Указанные прогнозируемые проблемы позволяют заключить, что возможное включение принципа взаимности в качестве правового основания для признания и приведения в исполнение иностранных судебных решений никаких практических проблем не решит, но зато с высокой долей вероятности создаст новые.
Отметим при этом, что наличие международного договора как правового основания для признания и приведения в исполнение иностранного судебного решения тоже не стоит идеализировать. Как известно, процесс подготовки и заключения международного соглашения достаточно длительный, трудоемкий и к тому же напрямую зависящий от специфики международных отношений. Вместе с тем сотрудничество между компаниями из разных юрисдикций может протекать достаточно быстро. Очевидно, что при заключении соглашений компании из разных государств, с одной стороны, заинтересованы в сотрудничестве, а с другой — вряд ли готовы ждать подписания и ратификации международного договора о правовой помощи между соответствующими государствами (как минимум потому, что государства по разным причинам к заключению такого договора могут оказаться и не готовы). В связи с этим признание и приведение в исполнение иностранных судебных решений исключительно на основании международного договора может стать фактором снижения инвестиционной привлекательности. Как подчеркивалось выше, иностранный инвестор вряд ли заинтересован в сотрудничестве с компаниями из государства, в котором невысоки шансы на эффективную судебную защиту. В то же время это актуализирует вопрос поиска других средств правовой защиты, например, включение в соглашение между компаниями положения о рассмотрении споров арбитражным учреждением, решения которого будут признаваться в обоих государствах. Но применительно к теоретическим основам признания и приведения в исполнение иностранных судебных решений пока представляется возможным констатировать, что традиционно выделяемые правовые основания легализации иностранных судебных актов (принцип взаимности, международное соглашение) имеют как преимущества, так и недостатки.

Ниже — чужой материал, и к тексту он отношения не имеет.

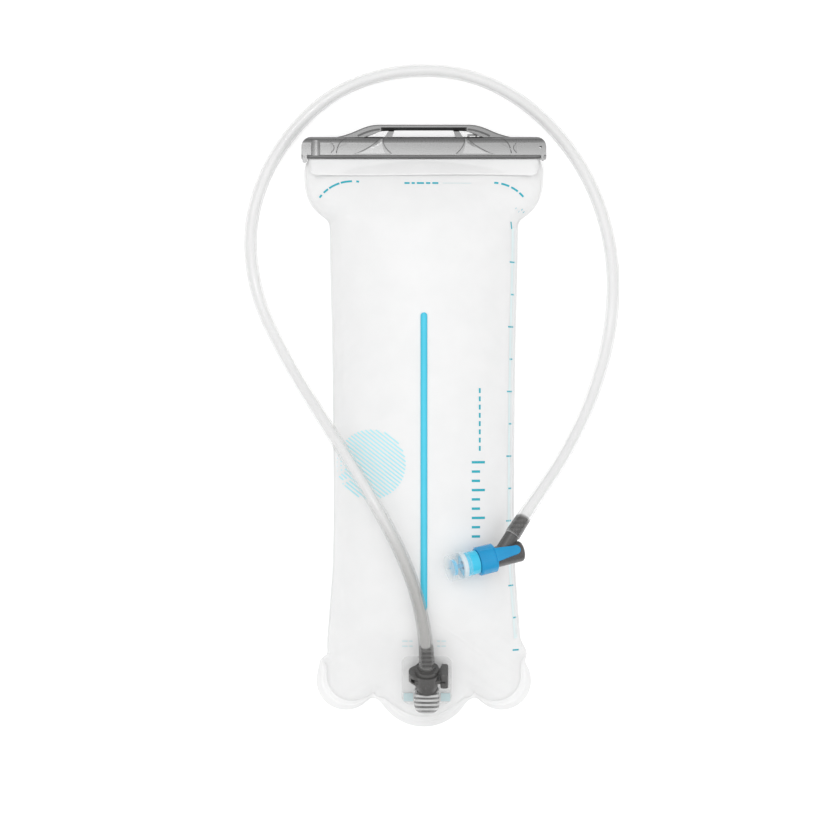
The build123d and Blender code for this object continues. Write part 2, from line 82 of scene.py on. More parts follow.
PORT_X = 0.002
PORT_SLOPE = math.radians(33.0)
PORT_FOOT = (-0.194, 0.03465)    # (y, z) of a point on the port's sloping face
PLATE_HEIGHT = 0.00125       # outer face of the port plate above the film
# The film turns from the port's flat face to the round bag between these.
PORT_FLAT_X = (0.018, 0.031)
PORT_FLAT_LOW = (-0.2005, -0.193)
PORT_FLAT_HIGH = (-0.158, -0.140)

HOSE_DIAMETER = 0.0095
HOSE_BORE = 0.0064
HOSE_SWELL = 1.17            # over the barbs, as a share of the free diameter
HOSE_STEPS = 60              # steps of the tube from one point of the route to the next
HOSE_ROUTE = [               # control points of its line, from the plug to the elbow
    (0.0020, -0.1660, 0.0662),
    (0.0020, -0.1442, 0.0804),
    (-0.0095, -0.0980, 0.0895),
    (-0.0365, -0.0470, 0.0870),
    (-0.0690, 0.0030, 0.0560),
    (-0.0965, 0.0460, 0.0210),
    (-0.1200, 0.0940, 0.0049),
    (-0.1240, 0.1460, 0.0049),
    (-0.1050, 0.1950, 0.0049),
    (-0.0683, 0.2346, 0.0049),
    (-0.0195, 0.2523, 0.0049),
    (0.0345, 0.2498, 0.0049),
    (0.0823, 0.2223, 0.0049),
    (0.1168, 0.1780, 0.0049),
    (0.1340, 0.1255, 0.0049),
    (0.1338, 0.0720, 0.0049),
    (0.1190, 0.0195, 0.0180),
    (0.0970, -0.0230, 0.0430),
    (0.0752, -0.0530, 0.0643),
    (0.0609, -0.0751, 0.0699),
]

BARB_PLACES = [(0.0020, -0.1588, 0.0708), (0.0653, -0.0695, 0.0682)]   # middles of the barbs
BARB_REACH = 0.0084          # the wall is dark this far from there
BARB_FADE = 0.0012
RING_TURNS = 2100.0          # radians of ring pattern per metre
DIM_FROM_Y = -0.030          # painted shade: towards the plug the hose turns greyer, between these
DIM_TO_Y = -0.125
DIM_SIDE_X = (0.020, 0.035)  # and only on the plug's side of this strip

VALVE_END = (0.0674, -0.0860, 0.0676)      # outer end face of the elbow
VALVE_HEADING = math.radians(193.0)
VALVE_RISE = math.radians(20.0)
VALVE_AXIS = Vector((math.cos(VALVE_RISE) * math.cos(VALVE_HEADING),
                     math.cos(VALVE_RISE) * math.sin(VALVE_HEADING), math.sin(VALVE_RISE)))
MOUTH_FROM = 0.0406          # the mouthpiece, along that axis
MOUTH_TO = 0.0548

# Camera: straight above the front face, far away, like the catalogue picture.
CAMERA_AIM = (-0.0051, 0.0066)
CAMERA_HEIGHT = 2.6
FRAME_WIDTH = 0.5831         # width of the picture at the seam plane

RIB_WAVE = 100.0             # painted highlight bands of the port socket: pi / (10 * scale) metres apart
EDGE_SOFTENING = 0.0003      # rounding of the moulded plastics' edges
EDGE_ANGLE = math.radians(35.0)

# Painted shade lines on the slide bar's front, right side, in its grooves and under its handle:
# curves from a to c that pass near b.
SHADE_LINE_CURVES = [            # width of the line, then its curve
    (0.0005, ((0.0310, 0.2006), (0.0375, 0.1950), (0.0479, 0.1898))),
    (0.0005, ((0.0283, 0.2004), (0.0272, 0.1952), (0.0225, 0.1900))),
    (0.0006, ((0.0539, 0.2012), (0.0588, 0.1972), (0.0611, 0.1905))),
    (0.0005, ((0.0647, 0.1976), (0.0626, 0.1942), (0.0647, 0.1908))),
    # painted shade under the handle
    (0.0013, ((0.0288, 0.2073), (0.0370, 0.2062), (0.0462, 0.2026))),
]
LIT_FOOT_SIDES = [               # outer and inner side of the foot under each strut, painted lighter as a highlight
    ((0.0310, 0.2006), (0.0360, 0.1950), (0.0455, 0.1898)),
    ((0.0292, 0.2004), (0.0288, 0.1952), (0.0270, 0.1900)),
]
BAR_SHADE_Y = (0.1895, 0.2010)    # painted shade: the bar's front darkens from the first height to the second
LIP_HALF = 0.0835
LIP_Y = 0.1875
SHADE_LINE_LIFT = 0.00010
LIT_FOOT_LIFT = 0.00006

# Marks on the film, and how far above it each kind lies.
PRINT_LIFT = 0.00012
BAND_LIFT = 0.00014
SCALE_LIFT = 0.00016
STRIP_LIFT = 0.00028
STRIP_LOW = -0.1268
STRIP_HIGH = 0.0783
STRIP_WIDTH = 0.0046
STRIP_THICKNESS = 0.00035
RIBBON_STEP = 0.004          # spacing of points along a straight mark
DISC_CENTRE = (-0.0366, -0.0265)
DISC_RADIUS = 0.0240
DISC_PITCH = 0.00230
DISC_LINE = 0.00090
DISC_ANGLE = math.radians(-38.0)
BARS_X = 0.0330
BARS_TOP_Y = -0.0250
BARS_PITCH = 0.0064
DASHES_X = 0.0386
DASHES_TOP_Y = 0.0262
DASHES_PITCH = 0.0057
DASH_LENGTH = 0.0034
SCALE_TOP_Y = 0.1140
SCALE_PITCH = 0.0225
SCALE_TICKS = 13
FILL_LINE_Y = 0.1688

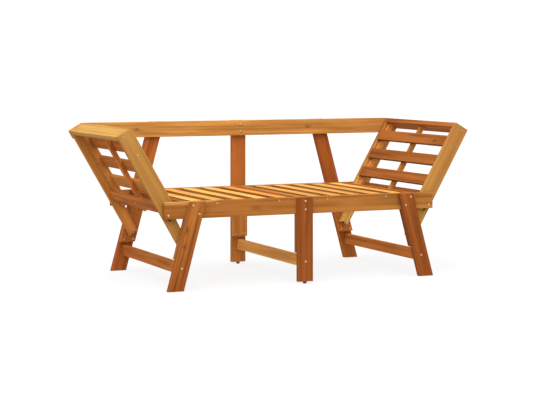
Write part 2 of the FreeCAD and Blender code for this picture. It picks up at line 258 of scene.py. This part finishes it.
def grainLayer(finish, local, shift, along, across, **look):
    # a fresh part of the noise for every board and layer
    jumps = [shift.uniform(-grain["jump"], grain["jump"]) for _ in local]
    scaled = [part * scale + jump for part, scale, jump in zip(local, (along, across, across), jumps)]
    return finish.noise(finish.node("CombineXYZ", dict(zip("XYZ", scaled))), **look)


def ringRadius(local, half, wave, shift):
    # how far the wood lies from the tree's heart, which is beside the board
    along, across, through = local
    heartAcross = shift.uniform(-grain["heartAside"], grain["heartAside"]) * half.y
    heartThrough = shift.choice((-1, 1)) * grain["heartDistance"] * shift.uniform(*grain["heartSpread"])
    radius = hypotenuse(across - heartAcross, through - heartThrough)
    return radius + wave * grain["waviness"] + along * shift.uniform(-grain["slant"], grain["slant"])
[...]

Практические подходы к признанию и приведению в исполнение иностранных судебных решений
Дела о признании и приведении в исполнение иностранных судебных решений не являются редкостью в российских судах (хотя и встречаются, как правило, в арбитражных судах наиболее крупных регионов, например, в Арбитражном суде г. Москвы). Не вызывает сомнений, что как у арбитражных судов, так и у Судебной коллегии по экономическим спорам ВС РФ сформировался определенный набор практических подходов к данной категории дел.
Так, ст. 244 АПК РФ содержит семь оснований для отказа в признании и приведении в исполнение решений иностранного суда. Данный список выглядит закрытым, однако в правоприменительной практике наиболее ярко выражены отказы по мотивам нарушения иностранным судебным решением российского публичного порядка (п. 7 ч. 1 ст. 244 АПК РФ). Расширительное толкование публичного порядка, о котором пойдет речь далее, фактически делает ст. 244 АПК РФ открытой.
Понятие «публичный порядок» для рассматриваемой категории дел не является эксклюзивным и, как известно, имеет не меньшую актуальность для признания и приведения в исполнение третейских судов, международных коммерческих арбитражей, в целом для споров, осложненных иностранным элементом. Целесообразность наличия подобного понятия в законодательстве (как основания для отказа в придании юридической силы тому или иному решению) сводится к необходимости «фильтра» российской юрисдикции от очевидно неприемлемых юридических актов.
Однако попытки уточнения понятия «публичный порядок» оказались для науки и практики чрезвычайно сложными и пока не привели к конкретным результатам. Последняя из таких попыток была предпринята в Постановлении Пленума ВС РФ от 10 декабря 2019 г. N 53 «О выполнении судами Российской Федерации функций содействия и контроля в отношении третейского разбирательства, международного коммерческого арбитража» (далее — Постановление Пленума N 53). Согласно п. 51 данного Постановления «под публичным порядком понимаются фундаментальные правовые начала (принципы), которые обладают высшей императивностью, универсальностью, особой общественной и публичной значимостью, составляют основу построения экономической, политической, правовой системы Российской Федерации». Разработка и Постановления Пленума N 53 в целом, и п. 51 в частности сопровождалась значительными дискуссиями. Так, при разработке дефиниции публичного порядка в одной из возможных редакций предлагалось сделать акцент не на фундаментальных правовых началах, обладающих высшей императивностью, а на законодательных основах правопорядка Российской Федерации. Однако в итоговой версии документа от данного подхода отказались <21>.
———————————
<21> См.: Плешанова О.П. В мире животных // Закон. 2019. N 12. С. 82 — 94.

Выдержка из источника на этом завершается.